The twenty-seven remaining objections are all based on few principles of justice that derive from the legal concept of “Void for Vagueness”.  See the Wikipedia article called Vagueness Doctrine.

(POJ19)  It is unjust to inflict a punishment on a person for violating a law, when that law does not clearly specify that punishment as an appropriate one for violation of that law.

NOTE: It is a GREAT injustice to impose a SEVERE punishment (such as the death penalty) on a person for violating a law, when that law does not clearly specify that severe punishment (e.g. the death penalty) as an appropriate one for violation of that law.

(POJ20) It is unjust to punish a person for violation of a law, when that law does not clearly specify what conduct constitutes a violation of that law.

NOTE: It is a GREAT injustice to impose a SEVERE punishment (such as the death penalty) on a person for violating a law, when that law does not clearly specify what conduct constitutes a violation of that law.

(POJ21) It is unjust to punish a person for violation of a law, when that law does not clearly specify the scope of people to whom that law applies.

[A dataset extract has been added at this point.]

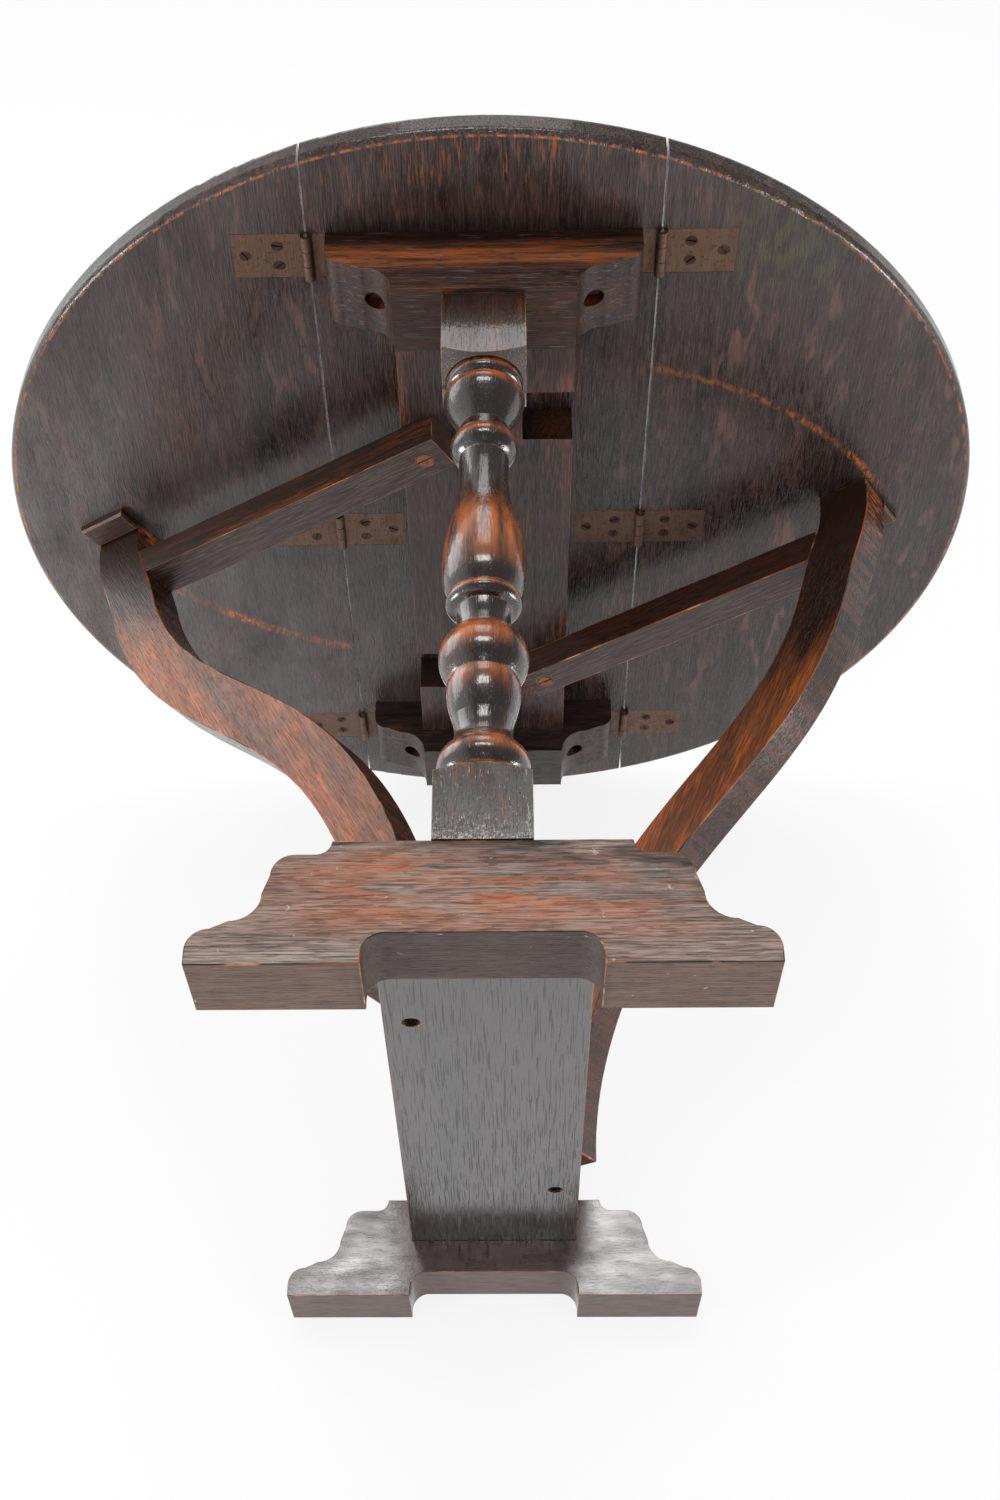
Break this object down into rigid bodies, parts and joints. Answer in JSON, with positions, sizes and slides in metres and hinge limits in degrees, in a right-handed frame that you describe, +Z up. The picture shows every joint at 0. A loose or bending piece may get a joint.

NOTE: It is a GREAT injustice to impose a SEVERE punishment (such as the death penalty) on a person for violating a law, when that law does not clearly specify the scope of people to whom that law applies.  It is also a GREAT injustice to impose a SEVERE punishment (such as the death penalty) on a person for violating a law, when the law appears to specify the scope of people to whom that law applies, and the person in question falls outside of that scope.